A Handful of Dust is a satire about English society. Brenda Last, Tony Last's wife, has an affair with Mr. Beaver, a young London man who is basically a player and who has no money. Brenda falls in love with him and convinces her husband to rent a flat in London because she is supposedly studying economics at the university and can't be bothered to go back to their family home in the country even though she has a son who is constantly asking about her. The kid is my favorite character in this novel and (whoa, spoiler!) Waugh kills him off before the halfway point. Brenda doesn't really care and uses her son's death as an excuse to divorce Tony. Then the story splits: Brenda continues her life in London, and Beaver eventually breaks up with her after the party season is over, and Tony goes to Brazil. Here's where the endings split. In the actual novel, Tony goes with an anthropologist-of-sorts looking for a certain tribe around Brazil, ends up with a fever and hallucinates, and he and the anthropologist get lost. The anthropologist goes down a river in a canoe and gets killed in a waterfall. Tony, hallucinating, starts walking until he comes upon another tribe that's run by an insane Englishman who keeps him captive and makes him read Dickens aloud every day. The End. Then there's the alternate ending, in which Tony just went on a tour around the Americas, and when he returns to England, Brenda is there, and they (sort of) reconcile, except when Brenda asks Tony to get rid of the flat in London, he secretly keeps it for himself. The End.

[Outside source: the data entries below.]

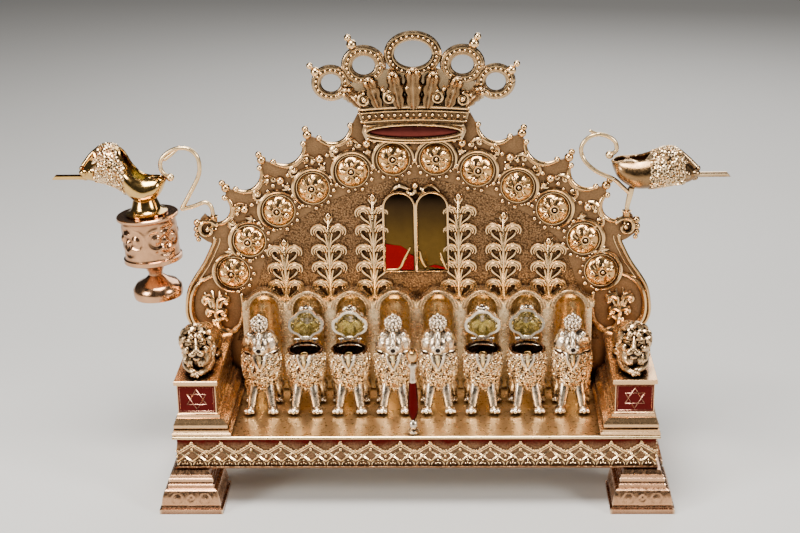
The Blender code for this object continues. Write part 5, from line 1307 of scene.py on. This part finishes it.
def lion_coat():
    bm = bmesh.new()
    smooth = curve_through([Vector(s).to_4d() if len(s) < 4 else Vector(s) for s in LION_SECTIONS[1:]], 4)
    skin(bm, [lion_ring(*section) for section in smooth], caps=False)
    return mesh_of("coat", bm)


def lion_body():
    bm = bmesh.new()
    smooth = curve_through([Vector(s) for s in LION_SECTIONS], 4)
    rings = [lion_ring(*section) for section in smooth]
    rings += [lion_ring(40.1, 10.4, 9.3, 11.6, RIM_LEAN), lion_ring(40.4, 10.4, 8.8, 11.0, RIM_LEAN),
              lion_ring(40.2, 10.4, 7.9, 10.0, RIM_LEAN)]
    rings += [lion_ring(34.0, 10.8, 8.0, 9.6), lion_ring(26.0, 11.2, 8.4, 9.2), lion_ring(22.0, 11.4, 6.8, 7.6),
              lion_ring(21.4, 11.5, 3.0, 3.4)]
    skin(bm, rings)
    # The body is painted almost black: painted shade under and between the curls.
    return painted(bm, SHADE_UNDER_CURLS)


def lion_limbs():
    bm = bmesh.new()
    for sign in (-1, 1):
        leg = curve_through([(sign * 4.6, 6.4, 17.0), (sign * 5.2, 4.2, 12.0), (sign * 6.0, 2.6, 7.0), (sign * 6.7, 1.4, 2.4)], 4)
        tube(bm, leg, [3.7, 3.4, 3.0, 2.8], 10)
        ball(bm, (sign * 7.4, -0.4, 2.1), 1.0, (3.6, 4.3, 2.05), detail=3)
        for toe in (-1, 0, 1):
            ball(bm, (sign * 7.6 + toe * 2.2, -3.4 + abs(toe) * 0.8, 1.5), 1.5, (1.0, 1.25, 0.95))
        haunch = curve_through([(sign * 7.4, 17.0, 17.0), (sign * 8.6, 19.6, 11.0), (sign * 9.0, 20.4, 5.0), (sign * 9.2, 20.4, 2.0)], 4)
        tube(bm, haunch, [4.0, 4.4, 3.0, 2.6], 10)
        ball(bm, (sign * 9.3, 18.6, 1.8), 1.0, (2.9, 4.4, 1.75), detail=3)
        for toe in (-1, 0, 1):
            ball(bm, (sign * 9.3 + toe * 1.7, 14.9 + abs(toe) * 0.6, 1.2), 1.1, (1.0, 1.2, 0.9))
        rim = [(sign * 3.9, 0.7, 38.2), (sign * 2.6, -0.5, 33.6), (sign * 0.3, -0.3, 28.6)]
        tube(bm, curve_through(rim, 4), [1.2, 1.1, 0.8], 8)
        for x in (4.3, 5.9):
            ring = [(sign * x, HINGE_BACK, HINGE_UP), (sign * (x + 1.2), HINGE_BACK, HINGE_UP)]
            tube(bm, ring, HINGE_RADIUS * 0.8, 12)
        tube(bm, [(sign * 5.6, HINGE_BACK - 0.4, 39.6), (sign * 5.6, HINGE_BACK, 41.4)], 0.8, 6)
    edge = lion_ring(38.6, 10.4, 8.9, 11.2, RIM_LEAN)
    tube(bm, edge + edge[:1], 1.1, 8, hint=(0, 0, 1))
    return painted(bm, SILVER)


def lion_wick():
    bm = bmesh.new()
    lathe(bm, [(2.3, 31.0), (2.5, 37.6), (2.2, 38.3), (1.7, 38.1), (1.6, 36.0)], (0, 4.4, 0), 20)
    metal_part = painted(bm, AMBER)
    # A dark disc in the wick's bore: painted shade in the hole, and soot.
    dark = bmesh.new()
    lathe(dark, [(1.55, 35.9), (1.55, 37.3), (0.4, 37.35)], (0, 4.4, 0), 20)
    channel = bmesh.new()
    tube(channel, curve_through([(0, 0.9, 38.0), (0, -0.3, 34.6), (0, 0.0, 31.0)], 4), [1.7, 1.4, 0.8], 8)
    return [metal_part, painted(dark, SHADE_AND_SOOT), painted(channel, AMBER)]


lion = joined(lion_body(), lion_limbs(), *lion_wick(), curls(lion_coat(), 1.6, 1.25, 0.44, 7, FUR))
heads_at = [(i - 3.5) * NICHE_PITCH for i in range(8)]
for number, x in enumerate(heads_at, 1):
    place = TO_WORLD @ Matrix.Translation((x, LION_FRONT, LION_FLOOR))
    finish(f"furred_lion_{number}", lion.copy(), FUR, instead=[f"oil_lion_{number}"], place=place)

# %% [markdown]
# A lion's character is in its face and mane, and this lamp has eighteen of them, so both get a helper: the mane lays wavy locks over an egg shape, in overlapping layers that flow back from the face and
# down, and the face is a set of overlapping swellings, much as a modeller presses lumps of wax together.
# %% Mane and face
def mane(bm, centre, half, layers, thick, floor=-100.0):
    """Locks over an ellipsoid that looks along -Y. A layer is a start and an end tilt and a number of locks."""
    for layer, (near, far, count) in enumerate(layers):
        for i in range(count):
            start = 2 * math.pi * (i + 0.5 * (layer % 2)) / count
            path = []
            for step in range(6):
                t = step / 5
                tilt = math.radians(near + (far - near) * t)
                way = start - 0.5 * t * math.cos(start) + 0.17 * math.sin(2 * math.pi * t) * (-1) ** i
                unit = (math.sin(tilt) * math.cos(way), -math.cos(tilt), math.sin(tilt) * math.sin(way))
                path.append(Vector([c + h * u for c, h, u in zip(centre, half, unit)]))
            if min(point.z for point in path) < floor:
                continue
            tube(bm, path, [0.45 * thick, thick, 1.15 * thick, thick, 0.25 * thick], 6, hint=path[0] - Vector(centre))


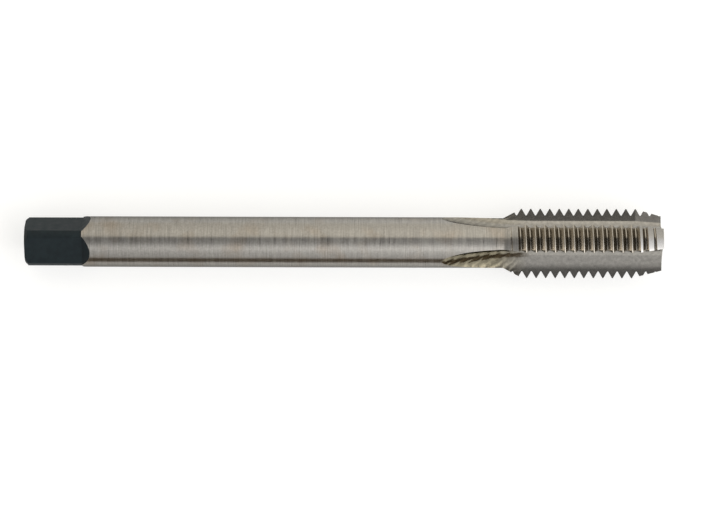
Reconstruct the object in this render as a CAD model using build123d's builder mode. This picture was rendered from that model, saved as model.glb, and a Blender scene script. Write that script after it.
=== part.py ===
from build123d import *

import os
from math import acos, ceil, degrees, radians, sin, sqrt, tan

# A machine tap for an M11 x 1.5 thread, ground from one bar of tool steel.
# It lies along X with its origin at the middle of the driven end, the cutting end
# towards +X, one threaded land straight up and one flute straight down.
# Lengths are in millimetres and angles in degrees.
# Angles about the bar are counted from +Y towards +Z, the way the tap turns to cut.

# Bar and shank
overall_length = 100.0
shank_diameter = 7.96
end_chamfer = 0.5
centre_mouth_diameter = 2.2
centre_angle = 60.0
centre_pilot_diameter = 0.9
centre_pilot_depth = 2.2

# Driving square
square_across_flats = 6.2
square_corner_diameter = 7.65
square_length = 9.0
square_shoulder_angle = 34.0
square_turn = 35.2
flat_count = 4

# Thread
thread_diameter = 11.12
thread_length = 24.9
pitch = 1.5
flank_angle = 60.0
crest_width = 0.12
root_width = 0.15
crest_to_tip = 0.6
back_cone_angle = 28.0
lead_length = 4.45
lead_angle = 14.4
lead_relief_offset = 0.2

# Flutes
flute_count = 3
land_angle = 47.0
core_diameter = 4.2
rake_angle = 5.0
flute_corner_radius = 1.2
flute_floor_radius = 3.6
heel_flank_angle = 50.4
flute_straight_length = 19.7
flute_wheel_diameter = 120.0

# Spiral point, which sets the cutting faces back over the lead
point_length = 4.0
point_setback = 0.1
point_extra_depth = 0.35

# How far cutting tools reach past the metal that they take away, and how many teeth
# the threading rack has to spare at its ends
overrun = 1.5
spare_teeth = 3

shank_radius = shank_diameter / 2
crest_radius = thread_diameter / 2
core_radius = core_diameter / 2
thread_start = overall_length - thread_length
top_land_angle = 90.0
flute_spacing = 360.0 / flute_count
gap_angle = flute_spacing - land_angle

# The thread form, from its crest down to its root
tooth_depth = (pitch - crest_width - root_width) / 2 / tan(radians(flank_angle / 2))
root_radius = crest_radius - tooth_depth


# Threaded rack: the axial section of the thread, one pitch after another, moved along
# the helix by the width of a land and a quarter of a gap. Its foot lies inside the bar,
# and its last tooth stands one pitch past the first full crest behind the tip.
rack_sweep = land_angle + gap_angle / 4
rack_foot = (shank_radius + core_radius) / 2
tooth_count = ceil(thread_length / pitch) + spare_teeth
rack_end = overall_length - crest_to_tip + pitch + pitch / 2
rack_start = rack_end - tooth_count * pitch
flank_run = (pitch - crest_width - root_width) / 2

rack_outline = [(rack_start, rack_foot), (rack_start, root_radius)]
for tooth in range(tooth_count):
    middle = rack_start + (tooth + 0.5) * pitch
    rack_outline.append((middle - crest_width / 2 - flank_run, root_radius))
    rack_outline.append((middle - crest_width / 2, crest_radius))
    rack_outline.append((middle + crest_width / 2, crest_radius))
    rack_outline.append((middle + crest_width / 2 + flank_run, root_radius))
rack_outline += [(rack_end, root_radius), (rack_end, rack_foot)]

with BuildPart() as threaded_rack:
    with BuildLine() as thread_helix:
        Helix(pitch, height=pitch * rack_sweep / 360, radius=crest_radius, direction=(1, 0, 0))
    with BuildSketch(Plane.XZ):
        with BuildLine():
            Polyline(*rack_outline, close=True)
        make_face()
    sweep(path=thread_helix.line, is_frenet=True)


# Blank of the top land: the back cone runs true with the bar. The lead is relieved:
# its cone is ground about an axis a little towards the cutting edge, so that the heel
# clears the work.
envelope_radius = crest_radius + overrun
back_cone_run = (envelope_radius - shank_radius) / tan(radians(back_cone_angle))
lead_radius = crest_radius - lead_length * tan(radians(lead_angle))
lead_run = (envelope_radius - lead_radius) / tan(radians(lead_angle))
lead_axis_point = (0, -lead_relief_offset, 0)

with BuildPart() as land_blank:
    with BuildSketch(Plane.XZ):
        with BuildLine():
            Polyline(
                (thread_start, 0),
                (thread_start, shank_radius),
                (thread_start + back_cone_run, envelope_radius),
                (overall_length, envelope_radius),
                (overall_length, 0),
                close=True,
            )
        make_face()
    revolve(axis=Axis.X)
    with BuildSketch(Plane.XZ.offset(lead_relief_offset)):
        with BuildLine():
            Polyline(
                (thread_start, 0),
                (thread_start, envelope_radius + lead_relief_offset),
                (overall_length - lead_run, envelope_radius + lead_relief_offset),
                (overall_length, lead_radius),
                (overall_length, 0),
                close=True,
            )
        make_face()
    revolve(axis=Axis(lead_axis_point, (1, 0, 0)), mode=Mode.INTERSECT)


# Threaded lands: a rack cut to the blank for each land, each started further along the
# same helix.
with BuildPart() as threaded_lands:
    for land in range(flute_count):
        land_turn = land * flute_spacing
        helix_turn = land_turn - rack_sweep / 2
        rack_place = Location((pitch * helix_turn / 360, 0, 0), (helix_turn, 0, 0))
        blank_place = Location((0, 0, 0), (land_turn, 0, 0))
        add(rack_place * threaded_rack.part & blank_place * land_blank.part)


# Flute: the mark of a round-edged wheel that runs straight in from the tip and then
# lifts out of the bar. Across the bar, its outline is the cutting face, a tight corner,
# a wide hollow floor that touches the core, and a straight flank up to the heel.
face_slope = gap_angle / 2 - rake_angle
outer_reach = 2 * overrun
edge_point = Vector(crest_radius, 0).rotate(Axis.Z, -gap_angle / 2)
heel_point = Vector(crest_radius, 0).rotate(Axis.Z, gap_angle / 2)
face_direction = Vector(1, 0).rotate(Axis.Z, -face_slope)
face_normal = Vector(0, 1).rotate(Axis.Z, -face_slope)
flank_direction = Vector(0, 1).rotate(Axis.Z, -heel_flank_angle)
flank_normal = Vector(1, 0).rotate(Axis.Z, -heel_flank_angle)

floor_level = heel_point.dot(flank_normal) + flute_floor_radius
floor_along = sqrt((core_radius + flute_floor_radius) ** 2 - floor_level**2)
floor_centre = flank_normal * floor_level + flank_direction * floor_along
flank_foot = floor_centre - flank_normal * flute_floor_radius

corner_level = edge_point.dot(face_normal) + flute_corner_radius
centre_gap = flute_floor_radius - flute_corner_radius
centre_along = sqrt(centre_gap**2 - (floor_centre.dot(face_normal) - corner_level) ** 2)
corner_out = floor_centre.dot(face_direction) - centre_along
corner_centre = face_normal * corner_level + face_direction * corner_out
face_foot = corner_centre - face_normal * flute_corner_radius
floor_start = floor_centre + (corner_centre - floor_centre) * (flute_floor_radius / centre_gap)
face_top = edge_point + face_direction * outer_reach
flank_top = heel_point + flank_direction * outer_reach

wheel_radius = flute_wheel_diameter / 2
wheel_lift = shank_radius - core_radius + overrun
wheel_arc = degrees(acos(1 - wheel_lift / wheel_radius))
flute_start = overall_length - flute_straight_length

with BuildSketch(Plane.YZ.offset(flute_start)) as flute_section:
    with BuildLine():
        face = Line(face_top, face_foot)
        corner = TangentArc(face_foot, floor_start, tangent=face % 1)
        TangentArc(floor_start, flank_foot, tangent=corner % 1)
        Polyline(flank_foot, flank_top, face_top)
    make_face()

with BuildPart() as flute:
    extrude(flute_section.sketch, amount=flute_straight_length + overrun)
    wheel_centre = (flute_start, core_radius + wheel_radius, 0)
    revolve(flute_section.sketch, axis=Axis(wheel_centre, (0, 0, 1)), revolution_arc=-wheel_arc)


# Spiral point: a narrow wheel follows the corner of the flute at a small angle, deeper
# and further into the cutting face towards the tip.
point_start = overall_length - point_length
point_run = Vector(point_length, -point_extra_depth, -point_setback)

with BuildSketch(Plane.YZ.offset(point_start)) as point_section:
    with BuildLine():
        Line(face_top, face_foot)
        bottom = JernArc(
            start=face_foot,
            tangent=face % 1,
            radius=flute_corner_radius,
            arc_size=face_slope - 90,
        )
        Polyline(bottom @ 1, (face_top.X, (bottom @ 1).Y), face_top)
    make_face()

with BuildPart() as point_groove:
    extrude(point_section.sketch, amount=point_run.length * (1 + overrun / point_length), dir=point_run)


# Flat of the driving square, cut square across the bar, with the ramp that the cutter
# leaves where it stops
flat_height = square_across_flats / 2
ramp_top = shank_radius + overrun
ramp_end = square_length + (ramp_top - flat_height) / tan(radians(square_shoulder_angle))

with BuildPart() as square_flat:
    with BuildSketch(Plane.XY):
        with BuildLine():
            Polyline(
                (-overrun, flat_height),
                (square_length, flat_height),
                (ramp_end, ramp_top),
                (-overrun, ramp_top),
                close=True,
            )
        make_face()
    extrude(amount=ramp_top, both=True)


# The tap itself: bar, lands, flutes, square and the centre holes that it is ground on
with BuildPart() as thread_tap:
    with BuildSketch(Plane.YZ):
        Circle(square_corner_diameter / 2)
    extrude(amount=square_length)
    with BuildSketch(Plane.YZ.offset(square_length)):
        Circle(shank_radius)
    extrude(amount=overall_length - square_length)
    chamfer(thread_tap.edges().filter_by(GeomType.CIRCLE).sort_by(Axis.X)[0], length=end_chamfer)
    add(threaded_lands.part)

    for index in range(flute_count):
        flute_turn = top_land_angle + (index + 0.5) * flute_spacing
        with Locations(Location((0, 0, 0), (flute_turn, 0, 0))):
            add([flute.part, point_groove.part], mode=Mode.SUBTRACT)

    for index in range(flat_count):
        flat_turn = square_turn + index * 360 / flat_count
        with Locations(Location((0, 0, 0), (flat_turn, 0, 0))):
            add(square_flat.part, mode=Mode.SUBTRACT)

    driven_end = Plane(origin=(0, 0, 0), z_dir=(-1, 0, 0))
    cutting_end = Plane(origin=(overall_length, 0, 0), z_dir=(1, 0, 0))
    with Locations(driven_end, cutting_end):
        CounterSinkHole(
            radius=centre_pilot_diameter / 2,
            counter_sink_radius=centre_mouth_diameter / 2,
            depth=centre_pilot_depth,
            counter_sink_angle=centre_angle,
        )

thread_tap.part.label = "thread_tap"
os.makedirs("parts", exist_ok=True)
export_step(thread_tap.part, "parts/thread_tap.step")
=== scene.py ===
from math import acos, ceil, cos, pi, radians, sin, sqrt, tan

import bmesh
import bpy
from mathutils import Matrix, Vector


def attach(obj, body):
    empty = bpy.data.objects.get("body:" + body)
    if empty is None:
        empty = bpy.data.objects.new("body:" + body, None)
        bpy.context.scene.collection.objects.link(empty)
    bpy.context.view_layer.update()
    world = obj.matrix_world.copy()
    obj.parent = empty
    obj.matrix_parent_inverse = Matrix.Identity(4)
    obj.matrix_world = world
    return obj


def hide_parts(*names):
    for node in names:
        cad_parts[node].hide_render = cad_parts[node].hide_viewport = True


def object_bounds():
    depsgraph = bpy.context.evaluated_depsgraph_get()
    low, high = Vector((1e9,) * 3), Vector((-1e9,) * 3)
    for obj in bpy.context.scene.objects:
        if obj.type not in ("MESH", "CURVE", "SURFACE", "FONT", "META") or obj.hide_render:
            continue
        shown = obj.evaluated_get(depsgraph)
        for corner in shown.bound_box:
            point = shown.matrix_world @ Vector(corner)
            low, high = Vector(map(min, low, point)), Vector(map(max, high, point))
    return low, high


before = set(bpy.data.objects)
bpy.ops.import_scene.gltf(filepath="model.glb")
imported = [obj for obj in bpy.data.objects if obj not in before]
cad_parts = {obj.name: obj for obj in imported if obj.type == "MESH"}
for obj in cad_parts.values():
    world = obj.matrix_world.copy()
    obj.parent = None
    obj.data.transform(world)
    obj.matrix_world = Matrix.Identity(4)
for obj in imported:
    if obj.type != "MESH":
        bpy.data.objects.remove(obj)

cad_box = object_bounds()
scene = bpy.context.scene


# Bar: one rod of high-speed steel, turned, hardened and ground round between centres.
# Square, shank, back cone, thread crests and lead are all the same metal. The tap is
# modelled in millimetres along X, driven end first, and brought to metres at the end.
MM = 0.001
BAR_SIDES = 288
TAP_LENGTH = 100.0
END_CHAMFER = 0.5
CENTRE_MOUTH_RADIUS = 1.1
CENTRE_PILOT_RADIUS = 0.45
CENTRE_ANGLE = radians(60)
CENTRE_DEPTH = 2.2
SQUARE_LENGTH = 9.0
SQUARE_CORNER_RADIUS = 3.825
SHANK_RADIUS = 3.98
THREAD_START = 75.1
BACK_CONE_ANGLE = radians(28)
CREST_RADIUS = 5.553
LEAD_LENGTH = 4.45
LEAD_ANGLE = radians(14.4)
LEAD_RELIEF_OFFSET = 0.2
LAND_COUNT = 3
LAND_ANGLE = radians(47)
TOP_LAND_ANGLE = radians(90)
LAND_SPACING = 2 * pi / LAND_COUNT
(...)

The more I think about A Handful of Dust, the more I like it. It's a good summerish sort of read, and it's really interesting. The alternate ending situation is cool if for no other reason than its novelty. Waugh says it's "included as a curiosity." If I were one to sit on a beach and read, this would be the novel to take with me. It's really light reading, but Waugh does a lot of interesting things that veer away from what you might expect of an English novel from the 1930s.